Update: ‘Anita, it’s all your fault’: Pastor’s message to wife before killing his daughter and himself
Updated 2:32 p.m.: HEBRON — Police said that the minister who killed his daughter and then shot himself Thursday at a home on Marshall Pond Road had been served with divorce papers earlier this week.
Daniel Randall, 56, shot his 27-year-old daughter, Claire Randall, multiple times with a shotgun in the bathroom of the family home before shooting himself in the head, according to State Police.
The State Medical Examiner’s Office in Augusta said that Claire Randall died from multiple gunshot wounds, while Daniel Randall died from a single gunshot wound to the head.
Randall left the Liberty Bay Recovery Center on Forest Avenue in Portland at 10 a.m. Thursday, bought a shotgun, drove to the family home on Marshall Pond and killed his daughter just before 2 p.m., according to State Police.
He had completed a 90-day recovery program two days prior to leaving the Liberty Bay Recovery Center.
Police said that Randall had been estranged from his family and did not have a key to the home. He broke into the house through a garage door.
State Police said that he had been served with divorce papers earlier this week.
Stephen McCausland, spokesman for the Maine Department of Public Safety, said that Randall had spray-painted messages to his family in all five rooms of the house before shooting himself.
One neighbor told reporters that the words “vow breaker” were spray-painted on a wall, as well as other messages.
McCausland said that police are currently tracking where Randall bought the gun.
According to State Police, Claire Randall had recently moved from Rhode Island to stay with her mother, Anita, and her teenage brother at the Marshall Pond Home.
Her mother and brother were not home at the time of the shooting.
At about 2 p.m., Oxford County deputies arrived on the scene after a man was reported dead on the porch of the massive two-story house, State Police Sgt.

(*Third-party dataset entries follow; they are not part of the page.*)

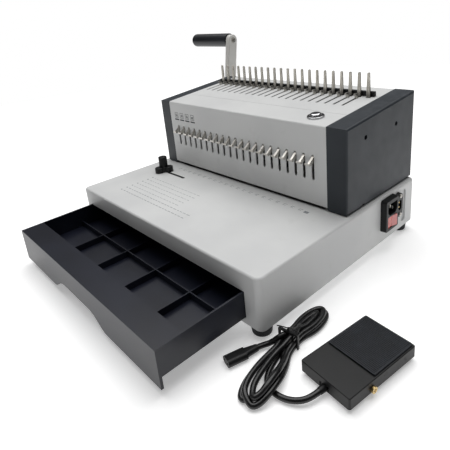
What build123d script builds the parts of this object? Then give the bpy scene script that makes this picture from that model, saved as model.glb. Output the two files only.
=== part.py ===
from build123d import *
import os
from math import cos, pi, radians, sin, tan

os.makedirs("parts", exist_ok=True)

# Comb binding machine with a chip drawer, two comb openers, an electric punch and a foot pedal.
# Millimetres. The machine's own reference point is on the floor, under the middle of the base's width,
# below the front face of the head. +X is the user's right, +Y is the back, +Z is up.

# comb and punching
pitch = 14.2875
slot_count = 21
prong_count = 22
punch_width = 8.0
punch_depth = 3.0
punch_stroke = 10.0
punch_clearance = 0.05
punch_line_y = 12.0

# base
base_width = 397.0
base_depth = 328.0
base_height = 65.5
base_corner = 8.0
base_edge = 3.0
sheet = 1.5
flange_width = 30.0
plate_thickness = 2.0
foot_height = 14.5
foot_radius = 13.0
foot_inset = 16.0
foot_taper = 7.0
deck = foot_height + base_height

# head
head_front_height = 112.5
head_rise = 15.0
head_depth = 164.0
cover_left = -189.0
panel_left = -162.5
panel_right = 164.0
cover_right = 193.0
cover_gap = 1.5
cover_wall = 2.5
cover_edge = 3.0
throat_gap = 5.0
throat_depth = 17.0
seam_y = 45.0
seam_gap = 0.4
frame_thickness = 4.0

# openers
front_slot_low = 118.5
front_slot_high = 153.0
front_slot_width = 4.5
front_travel = 18.0
opener_travel = 30.0
top_slot_width = 3.5
top_slot_front = 76.0
prong_u = 116.5
prong_thickness = 2.0
prong_height = 34.0
prong_foot_width = 6.2
prong_tip_width = 3.6
hook_thickness = 2.5
slide_gap = 0.5

# lever
lever_y = 130.0
lever_z = 135.0
lever_shaft_radius = 7.0
arm_thickness = 11.0
arm_width = 21.0
arm_gap = 1.0
knee_y = 173.0
knee_z = 183.0
grip_y = 187.0
grip_z = 274.0
grip_radius = 13.0
grip_length = 108.0
crank_radius = 30.0
crank_lean = 25.0
crank_x = 140.0
fork_x = 150.5
fork_thickness = 3.0
pin_radius = 3.0

# drawer
drawer_left = -181.0
drawer_right = 175.0
drawer_top = 55.0
drawer_floor = 23.0
drawer_lip = 9.5
drawer_wall = 2.2
drawer_front = -275.0
drawer_front_thickness = 3.0
drawer_length = 250.0
drawer_shelf = 32.0
drawer_gap = 1.0
rib_height = 9.0
rib_thickness = 1.5
arch_half = 79.0
arch_height = 15.0

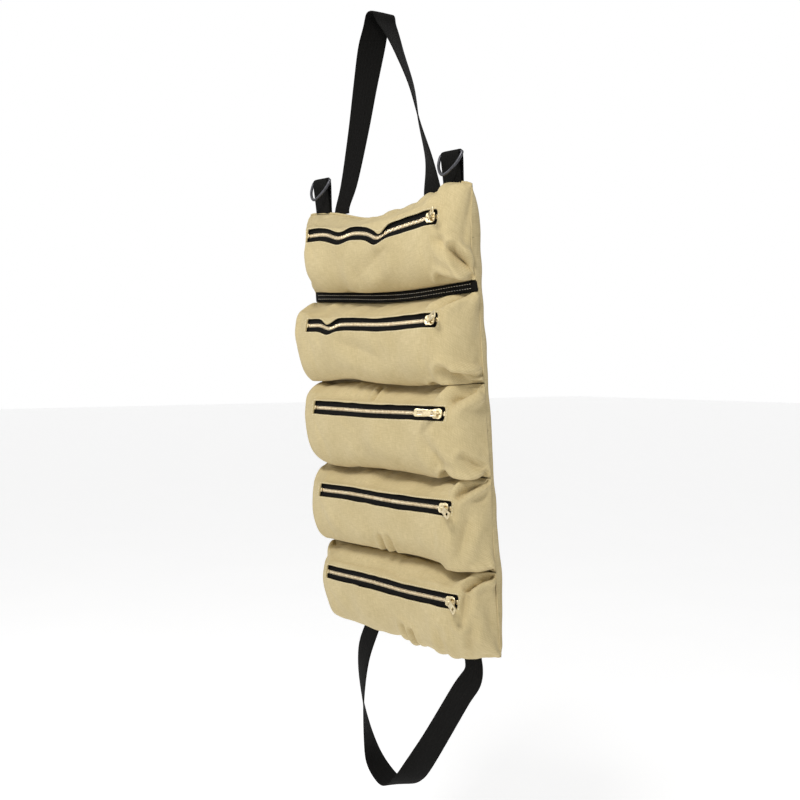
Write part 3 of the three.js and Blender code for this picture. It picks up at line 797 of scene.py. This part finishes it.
def weight_group(piece, name, weights):
    group = piece.vertex_groups.new(name=name)
    for index, weight in enumerate(weights):
        if weight > 0.001:
            group.add([index], float(weight), "REPLACE")


def lip_drop(number, x):
    drop = 0 * x
    for place, depth, half in LIP_FOLDS[number - 1]:
        drop = drop + depth * np.exp(-((x - place) / half) ** 2)
    return drop + 0.3 * ripple(number * 7, x, 0 * x, 34)


def make_pockets(canvas, thread):
    cloths = []
    for pocket in pockets:
        number = pocket["number"]
        x, rows, slot_row, left, right = pocket_grid(pocket)
        points, down, from_right, along, free = shape_cloth(pocket, x, rows, slot_row)
        count = len(rows)
        faces = grid_faces(len(x), count, keep=lambda i, j: not (left <= i < right and j == slot_row))
        uvs = np.stack([along - along[len(x) // 2], down], axis=-1).reshape(-1, 2)
        piece = new_object(f"pocket_{number}_canvas", to_row(points.reshape(-1, 3)), faces, uvs, canvas)
        pin = np.zeros(down.shape)
        pin[[0, -1]] = 1
        pin[:, [0, -1]] = 1
        pin[left:right + 1, slot_row:slot_row + 2] = 1
        pin[left:right + 1, [slot_row - 1, slot_row + 2]] = np.maximum(
            pin[left:right + 1, [slot_row - 1, slot_row + 2]], 0.5)
        edge = np.minimum(np.minimum(from_right, along), np.minimum(down, down[:, -1:] - down))
        loose = np.clip(0.35 + 0.65 * np.exp(-edge / 35), 0, 1)
        weight_group(piece, "pin", pin.ravel())
        weight_group(piece, "loose", loose.ravel())
        cloths.append({"pocket": pocket, "piece": piece, "x": x, "rows": rows, "slot_row": slot_row,
                       "left": left, "right": right, "start": points, "down": down,
                       "from_right": from_right, "free": free})
    settled = [((row - ORIGIN) @ TILT / MM).reshape(cloth["start"].shape)
               for row, cloth in zip(settle([cloth["piece"] for cloth in cloths]), cloths)]
    for cloth, points in zip(cloths, settled):
        finish_pocket(cloth, points, thread)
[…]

Mark Holmquist said Thursday night. The body had been reported by a neighbor who had gone to the home to check on the occupants.
According to Hebron tax records, the home is co-owned by Randall and his wife, Anita K. Randall.
McCausland said that the family had moved to Maine from Rhode Island earlier this year.
According to tax records in Bristol, Rhode Island, the couple also jointly owned a five-bedroom home on Lisa Lane. The Providence Journal reports that the home was sold in August.
Daniel Randall was an affiliate pastor with Roger Williams University in Bristol, Rhode Island, from 2009 to 2012 and grew up in Sheldon, Iowa.
He attended the University of Northern Iowa, where he met his first wife, Greta. After he graduated from Yale University Divinity School and was ordained, Randall served as an associate minister in Zion’s Reformed Church in Greenville, Pennsylvania, according to a newsletter from the First Parish Congregational Church United Church of Christ in Saco, where he served later in his career.
According to that newsletter, Randall began his ministry in Windsor, Wisconsin, with Greta and their two daughters, Claire and Molly. He moved to the Saco church in February 1993 and served there until July 1994, leaving after his wife died.
According to the Saco church’s newsletter, “Greta Randall died after suffering injuries in a fall at Two Lights State Park in Cape Elizabeth on July 3.” She was six months pregnant at the time, and the child — Lucas Barron Randall — died a day later.
After a two-month leave, Rev. Randall moved with his daughters to Scottsdale, Arizona, where he met and married Anita Kimball.
A year later, the family moved to New Hampshire, where he served as minister at the Lee Church, UCC for seven years. The couple had a son in 2001.
According to the Saco newsletter, Randall joined the U.S. Air Force reserves and was called to active duty as chaplain in 2002.
That same year, he was named pastor at the First Congregational Church in Bristol, Rhode Island, serving there until December 2014.
In a farewell speech to the congregation, Randall thanked the church community for sharing a “wonderful spiritual journey” with him, his wife Anita, and his children, Molly, Claire and Gabriel.
The two older children were confirmed in that church, according to Randall’s speech.
His resignation was effective January 2015.
He thanked the congregation, and noted some of its accomplishments under his leadership, including the creation of the East Bay Food Pantry.
His wife and daughter Claire were active in the church, including a music ministry event Claire organized in 2014, with proceeds to benefit the Community Spring Project, a nonprofit that offers affordable and accessible violin, viola, cello and bass lessons to local children and adults.
Anita Randall is a graduate of Oxford Hills High School and grew up in Waterford.
McCausland said that detectives and evidence technicians were at the scene late into Thursday night, and will continue their work throughout Friday.
Executive Editor Judith Meyer contributed to this report.